Badminton star Chloe Magee is confident of success

“I feel I’m playing my best badminton at the moment with my recent results along with training camps in Denmark and Canada and I’m definitely ready,” she explained.
Her confidence comes from almost winning her first tournament singles title on the international circuit last month.  In the OCBC Yonex US Open Grand Prix in Los Angeles, Magee lost an agonisingly close match against local favourite Lili Zhou 23-21 21-16. 
The 19 year-old from Raphoe in Co. Donegal has had to sacrifice much to get to her first Olympics and it hasn’t been an easy ride.
“It was crucial for me to move to away from home if I wanted to make it, training in Sweden was essential if I wanted to be serious about badminton and get to the Olympics. To be surrounded in such an atmosphere that is simply concentrated on badminton and having a top level coach who I can trust and depend on in not just badminton but other things as well, is what has made it for me,” she says.
At her club in Sweden, BMK Watterstad, Magee came under the watchful eye of Tom Reidy but in the last few months it has been Jim Laugesen looking after her.
“Unfortunately training in Ireland just doesn’t compare to it, which is disappointing for me as I feel everyone trains better in their home environment, being able to go home to your family and not have any expenses that living overseas brings. These are the major things that I have had to sacrifice in order to get where I’m today. I do think sport in Ireland and Irish badminton would improve greatly if they put the funding into a system that will benefit all players like other countries have but right now if you want to make it and get to the Olympics you have to move elsewhere,” added Magee.
In the first round she’ll take on Estonia’s Katie Tolmoff. At 46th in the world, Tolmoff is ranked 28 places above the Irish number one.
“I’ve played her once before and I got very close to her losing in three sets but it’s the Olympics and you don’t get any easy draws in the Olympics and this is quite a good draw for me. I’m playing my best badminton at the minute so the timing is good and I’m confident,” explained Magee.

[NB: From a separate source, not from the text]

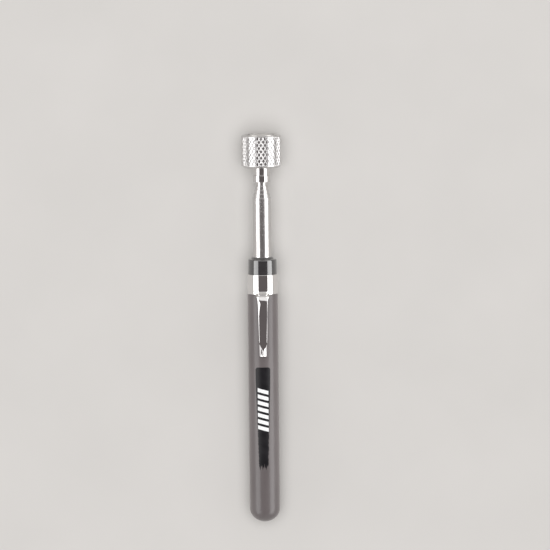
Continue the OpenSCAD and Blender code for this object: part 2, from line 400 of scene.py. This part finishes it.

Qualifying for the Olympics at the age of nineteen is a tremendous achievement but it was not always a certainty. “I always knew that I had the ability to qualify but there was a time where my chances were fifty-fifty. When I found out that I had made the games, it was probably the most excitement I’d felt in my whole life, this is what every athlete wants and dreams about, I couldn’t have been any happier.”
So from playing church badminton in Raphoe to an Olympic athlete in Beijing, Magee has come a long way in a short time and she hasn’t done it alone.
“My Dad has done everything possible for me, he got me into the sport when I was so small, took me to places to play that where miles away from home as Donegal always seems so far from everywhere. He’s done so much for me and I am so happy now, to be where I am, for that reason.”